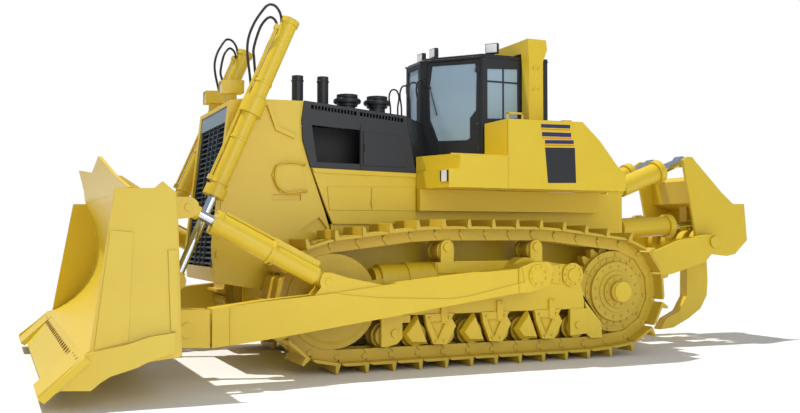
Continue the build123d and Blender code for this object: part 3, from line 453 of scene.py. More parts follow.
# ---- running gear
TOOTH = ((578, -74), (672, -30), (698, -12), (698, 12), (672, 30), (578, 74))
drive = Body()
for side in SIDES:
    drive.disc(side, GAUGE_Y - 190, GAUGE_Y + 150, SPROCKET, 590)
    for tooth in range(SPROCKET_TEETH):
        angle = 360 * tooth / SPROCKET_TEETH
        drive.plate(side, GAUGE_Y - 60, GAUGE_Y + 60, turned(TOOTH, angle, SPROCKET))
        if tooth % 2 == 0:
            at = turned(((545, 0),), angle, SPROCKET)[0]
            drive.disc(side, GAUGE_Y + 140, GAUGE_Y + 168, at, 22)
    drive.discs(side, GAUGE_Y, SPROCKET, (140, 165, 500), (160, 215, 430), (210, 232, 300),
            (230, 262, 235), (255, 315, 150))
    for y0, y1, reach, count, radius, start in (
            (160, 185, 465, 24, 17, 0), (210, 232, 365, 16, 17, 8), (258, 282, 195, 10, 15, 0)):
        drive.bolts(side, GAUGE_Y + y0, GAUGE_Y + y1, SPROCKET, reach, count, radius, start)
show("sprocket_faces", drive, PAINT_WORN_SHADED, "sprockets")

wheels = Body()
for side in SIDES:
    wheels.discs(side, GAUGE_Y, IDLER, (-190, 120, 610), (-120, 190, 470), (100, 190, 608))
    wheels.plate(side, GAUGE_Y + 188, GAUGE_Y + 206, ring(IDLER, 560), None, 0.9)
    wheels.discs(side, GAUGE_Y, IDLER, (100, 199, 330), (100, 212, 200))
show("idler_wheels", wheels, PAINT_WORN_SHADED, "idlers")

rollers = Body()
for side in SIDES:
    for x in ROLLER_XS:
        rollers.discs(side, GAUGE_Y, (x, ROLLER_Z), (-199, 199, 105), (-185, -90, ROLLER_R),
                (90, 185, ROLLER_R), (70, 90, 178), (-90, -70, 178), (185, 225, 92),
                (220, 240, 60))
    for x in CARRIER_XS:
        rollers.discs(side, GAUGE_Y, (x, CARRIER_Z), (-190, 190, 110), (-175, -95, CARRIER_R),
                (95, 175, CARRIER_R))
show("roller_set", rollers, PAINT_WORN_SHADED, "track_rollers", "carrier_rollers")

# ---- track frames
FRAME_Y0, FRAME_Y1, SKIN_Y1 = 1155, 1610, 1625
OUT_Y = 1585
BOX_SIDE = ((-1480, 700), (720, 700), (720, 1385), (382, 1400), (-636, 1400), (-1000, 1385),
    (-1480, 1300))
FORK_SIDE = ((700, 700), (1400, 700), (2440, 760), (2440, 1040), (2250, 1110), (700, 1250))
SKIN_SIDE = ((1519, 700), (1519, 820), (-400, 1150), (-1000, 1360), (-1480, 1330), (-1640, 900),
    (-1640, 700))
FRONT_BLOCK = ((1519, 302), (1519, 705), (1108, 705), (1108, 604), (1222, 604), (1222, 409),
    (1294, 334), (1435, 302))
REAR_BLOCK = ((-1393, 705), (-1393, 330), (-1681, 345), (-1690, 705))
REAR_GUARD = ((-1620, 900), (-1642, 820), (-1935, 494), (-1951, 277), (-1759, 271), (-1681, 345),
    (-1681, 705))
INNER_GUARD = ((1519, 330), (1519, 705), (-1690, 705), (-1690, 330))
SHIELD_XS = (675, -180, -1020)
SHIELD = ((225, 705), (200, 560), (100, 305), (-95, 295), (-235, 535), (-170, 640), (-215, 705))
SHIELD_POCKET = ((120, 590), (35, 375), (-70, 590))
SHIELD_POST = ((-10, 585), (-10, 850), (-105, 850), (-105, 560))
SHIELD_BOLTS = ((150, 650), (-130, 650), (60, 350), (-60, 350), (-90, 820))
POCKET_RIM, RIM_MIDDLE, RIM_SHARE = ((135, 600), (35, 362), (-85, 600)), (35, 530), 0.13
PYRAMID_XS = (1005, 150, -700)
PYRAMID = ((215, 450), (100, 315), (-180, 305), (-10, 727))
CROSSBAR, POST_Z = (-1430, 1184), 1587
RECOIL_Z = 1130
RECOIL = ((258, 700, 1100), (236, 1100, 1480), (190, 1480, 1560))
TRUNNION, TRUNNION_R = (-550, 1205), 130
ARM_Y0, ARM_Y1 = 1830, 2130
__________
Repeat the material above in full, keeping every word.

Response:
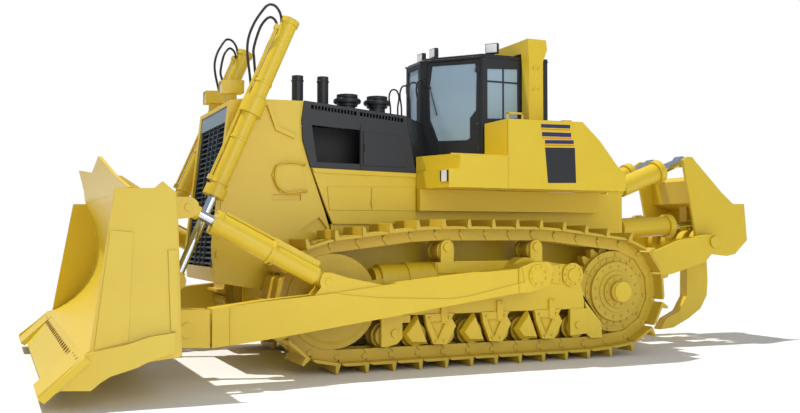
Continue the build123d and Blender code for this object: part 3, from line 453 of scene.py. More parts follow.
# ---- running gear
TOOTH = ((578, -74), (672, -30), (698, -12), (698, 12), (672, 30), (578, 74))
drive = Body()
for side in SIDES:
    drive.disc(side, GAUGE_Y - 190, GAUGE_Y + 150, SPROCKET, 590)
    for tooth in range(SPROCKET_TEETH):
        angle = 360 * tooth / SPROCKET_TEETH
        drive.plate(side, GAUGE_Y - 60, GAUGE_Y + 60, turned(TOOTH, angle, SPROCKET))
        if tooth % 2 == 0:
            at = turned(((545, 0),), angle, SPROCKET)[0]
            drive.disc(side, GAUGE_Y + 140, GAUGE_Y + 168, at, 22)
    drive.discs(side, GAUGE_Y, SPROCKET, (140, 165, 500), (160, 215, 430), (210, 232, 300),
            (230, 262, 235), (255, 315, 150))
    for y0, y1, reach, count, radius, start in (
            (160, 185, 465, 24, 17, 0), (210, 232, 365, 16, 17, 8), (258, 282, 195, 10, 15, 0)):
        drive.bolts(side, GAUGE_Y + y0, GAUGE_Y + y1, SPROCKET, reach, count, radius, start)
show("sprocket_faces", drive, PAINT_WORN_SHADED, "sprockets")

wheels = Body()
for side in SIDES:
    wheels.discs(side, GAUGE_Y, IDLER, (-190, 120, 610), (-120, 190, 470), (100, 190, 608))
    wheels.plate(side, GAUGE_Y + 188, GAUGE_Y + 206, ring(IDLER, 560), None, 0.9)
    wheels.discs(side, GAUGE_Y, IDLER, (100, 199, 330), (100, 212, 200))
show("idler_wheels", wheels, PAINT_WORN_SHADED, "idlers")

rollers = Body()
for side in SIDES:
    for x in ROLLER_XS:
        rollers.discs(side, GAUGE_Y, (x, ROLLER_Z), (-199, 199, 105), (-185, -90, ROLLER_R),
                (90, 185, ROLLER_R), (70, 90, 178), (-90, -70, 178), (185, 225, 92),
                (220, 240, 60))
    for x in CARRIER_XS:
        rollers.discs(side, GAUGE_Y, (x, CARRIER_Z), (-190, 190, 110), (-175, -95, CARRIER_R),
                (95, 175, CARRIER_R))
show("roller_set", rollers, PAINT_WORN_SHADED, "track_rollers", "carrier_rollers")

# ---- track frames
FRAME_Y0, FRAME_Y1, SKIN_Y1 = 1155, 1610, 1625
OUT_Y = 1585
BOX_SIDE = ((-1480, 700), (720, 700), (720, 1385), (382, 1400), (-636, 1400), (-1000, 1385),
    (-1480, 1300))
FORK_SIDE = ((700, 700), (1400, 700), (2440, 760), (2440, 1040), (2250, 1110), (700, 1250))
SKIN_SIDE = ((1519, 700), (1519, 820), (-400, 1150), (-1000, 1360), (-1480, 1330), (-1640, 900),
    (-1640, 700))
FRONT_BLOCK = ((1519, 302), (1519, 705), (1108, 705), (1108, 604), (1222, 604), (1222, 409),
    (1294, 334), (1435, 302))
REAR_BLOCK = ((-1393, 705), (-1393, 330), (-1681, 345), (-1690, 705))
REAR_GUARD = ((-1620, 900), (-1642, 820), (-1935, 494), (-1951, 277), (-1759, 271), (-1681, 345),
    (-1681, 705))
INNER_GUARD = ((1519, 330), (1519, 705), (-1690, 705), (-1690, 330))
SHIELD_XS = (675, -180, -1020)
SHIELD = ((225, 705), (200, 560), (100, 305), (-95, 295), (-235, 535), (-170, 640), (-215, 705))
SHIELD_POCKET = ((120, 590), (35, 375), (-70, 590))
SHIELD_POST = ((-10, 585), (-10, 850), (-105, 850), (-105, 560))
SHIELD_BOLTS = ((150, 650), (-130, 650), (60, 350), (-60, 350), (-90, 820))
POCKET_RIM, RIM_MIDDLE, RIM_SHARE = ((135, 600), (35, 362), (-85, 600)), (35, 530), 0.13
PYRAMID_XS = (1005, 150, -700)
PYRAMID = ((215, 450), (100, 315), (-180, 305), (-10, 727))
CROSSBAR, POST_Z = (-1430, 1184), 1587
RECOIL_Z = 1130
RECOIL = ((258, 700, 1100), (236, 1100, 1480), (190, 1480, 1560))
TRUNNION, TRUNNION_R = (-550, 1205), 130
ARM_Y0, ARM_Y1 = 1830, 2130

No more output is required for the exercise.